Objectives: We assessed the economic and clinical implications of systematic long-term nutrition team follow-up of patients after percutaneous endoscopic gastrostomy.
Methods: We designed a prospective, randomized, controlled, single-blind trial in a large district hospital and its catchment area. All adult patients referred for a gastrostomy were eligible and randomized into two groups. The intervention group had regular follow-up by the nutrition team (weekly in hospital, monthly after discharge) with appropriate support and advice for patient, carer, and primary care professionals. The control group had no specific nutrition team input (as is often current practice). Endpoints to the study were 12 mo, elective removal of tube, or death. The primary outcome was total health care costs. Secondary outcomes were complications, length of stay, readmissions, nutritional status, and quality of life.

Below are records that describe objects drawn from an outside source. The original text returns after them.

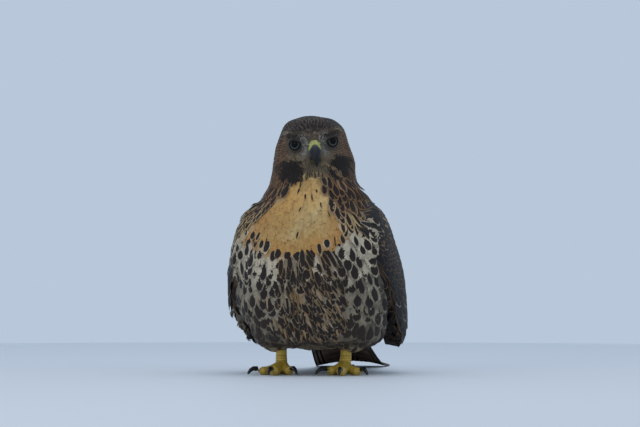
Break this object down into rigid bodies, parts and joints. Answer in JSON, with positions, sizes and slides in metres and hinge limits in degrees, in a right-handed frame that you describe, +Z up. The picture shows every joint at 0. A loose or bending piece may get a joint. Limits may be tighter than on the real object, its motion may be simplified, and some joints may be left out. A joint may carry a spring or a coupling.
{
  "type": "red-tailed hawk",
  "caption": "Standing red-tailed hawk in first-year plumage, life size and still, feathers fluffed, wings folded, head facing forward.",
  "frame": {"origin": "on the ground under the middle of the bird's box", "axes": "+Z up, the bird faces -Y with its tail towards +Y, and its left side is +X"},
  "size_m": [0.209, 0.3834, 0.2994],
  "materials": {
    "head_feathers": "short soft feathers, brown with tawny edges",
    "neck_feathers": "soft feathers, tawny with dark streaks",
    "body_feathers": "soft feathers, buff and cream with dark drops",
    "wing_feathers": "smooth dark brown feathers with pale edges",
    "flight_feathers": "smooth near-black vanes",
    "tail_feathers": "smooth brown vanes with narrow dark bands",
    "leg_scales": "scaly skin, satin",
    "cere_skin": "waxy skin, satin",
    "horn": "smooth blue-black horn",
    "eye": "clear wet eye over a pale iris"
  },
  "bodies": {
    "root": {"head": "head_feathers", "neck": "neck_feathers", "trunk": "body_feathers", "beak_upper": "horn", "beak_lower": "horn", "cere": "cere_skin", "eye_left": "eye", "eye_right": "eye", "wing_left": "wing_feathers", "wing_right": "wing_feathers", "wingtip_left": "flight_feathers", "wingtip_right": "flight_feathers", "tail": "tail_feathers", "thigh_left": "body_feathers", "thigh_right": "body_feathers", "shank_left": "leg_scales", "shank_right": "leg_scales", "foot_left": "leg_scales", "foot_right": "leg_scales", "claw_inner_left": "horn", "claw_inner_right": "horn", "claw_middle_left": "horn", "claw_middle_right": "horn", "claw_outer_left": "horn", "claw_outer_right": "horn", "claw_hind_left": "horn", "claw_hind_right": "horn"}
  },
  "joints": []
}
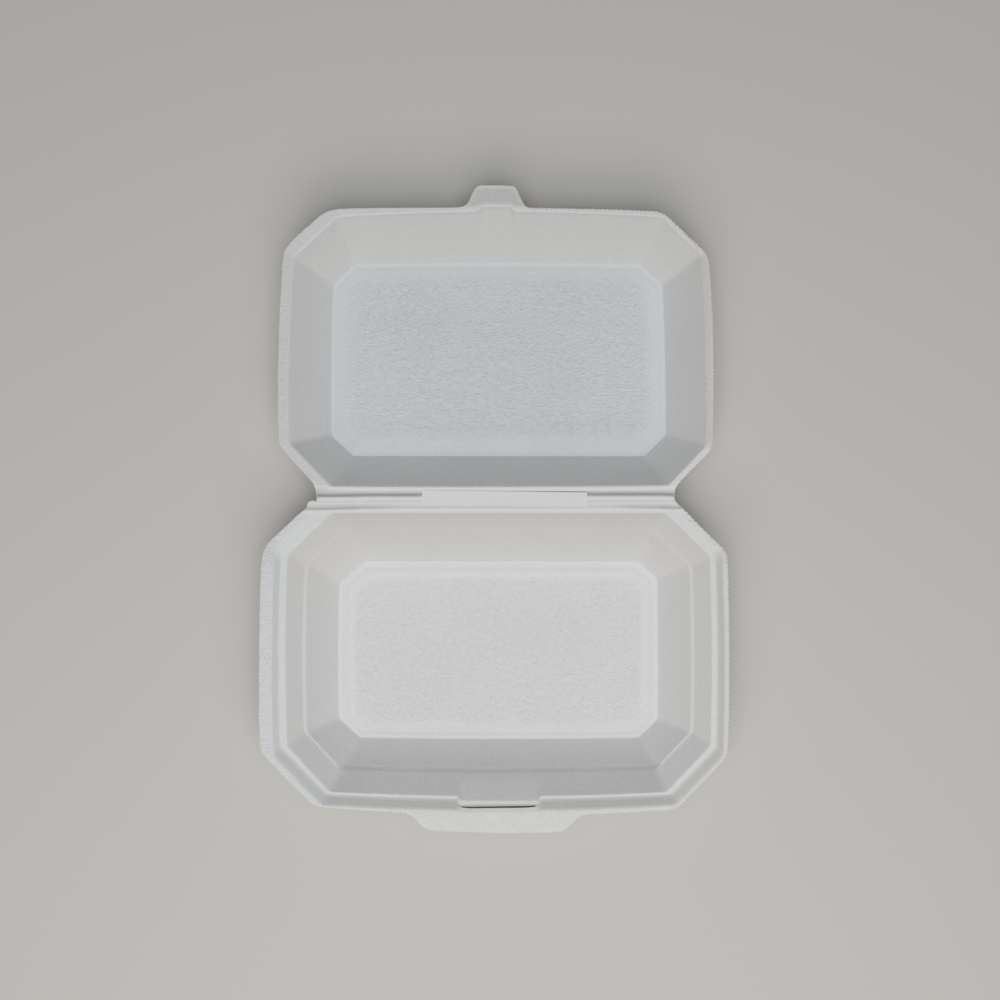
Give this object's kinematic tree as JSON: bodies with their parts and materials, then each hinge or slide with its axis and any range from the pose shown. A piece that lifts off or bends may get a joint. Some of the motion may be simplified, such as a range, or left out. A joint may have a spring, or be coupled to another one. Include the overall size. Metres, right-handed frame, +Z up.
{
  "type": "hinged foam food container",
  "caption": "Foam take-away container lying open: a tray with a rimmed shelf, a hinged lid with a locking tongue, and a slot behind the front tab.",
  "frame": {"origin": "centre of the tray's flat underside, on the surface it stands on", "axes": "+X along the hinge, +Y from the tray towards the open lid, +Z up"},
  "size_m": [0.234, 0.326, 0.042],
  "materials": {
    "foam": "matt, fine-celled expanded foam with a lightly pebbled skin",
    "paper": "matt, uncoated"
  },
  "bodies": {
    "tray": {"tray": "foam", "paper_slip": "paper"},
    "lid": {"lid": "foam"}
  },
  "joints": [
    {"name": "lid_hinge", "type": "hinge", "parent": "tray", "child": "lid", "pos_m": [0, 0.0758, 0.03865], "axis": [1, 0, 0], "range_deg": [0, 180.7], "deforming": ["paper_slip"]}
  ]
}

Results: One hundred twelve patients were recruited. Eleven died before the start of the trial, leaving 47 in the intervention group and 54 in the control group. They were well matched for age, sex, and underlying diagnosis. Overall, the health care costs were 13,330 sterlings per patient in the intervention group compared with 16,858 pound sterlings in the control group (two-tailed, P = 0.27), a saving of 21% per patient. The intervention group had shorter lengths of stay, fewer and briefer readmissions, earlier removal of gastrostomy (where appropriate), shorter duration of feeding, and less demand for general practitioners and district nurse inputs. Nutritional status and quality of life were similar.
Conclusions: Regular systematic nutrition team follow-up for gastrostomy-fed patients does not increase costs and may improve quality of care.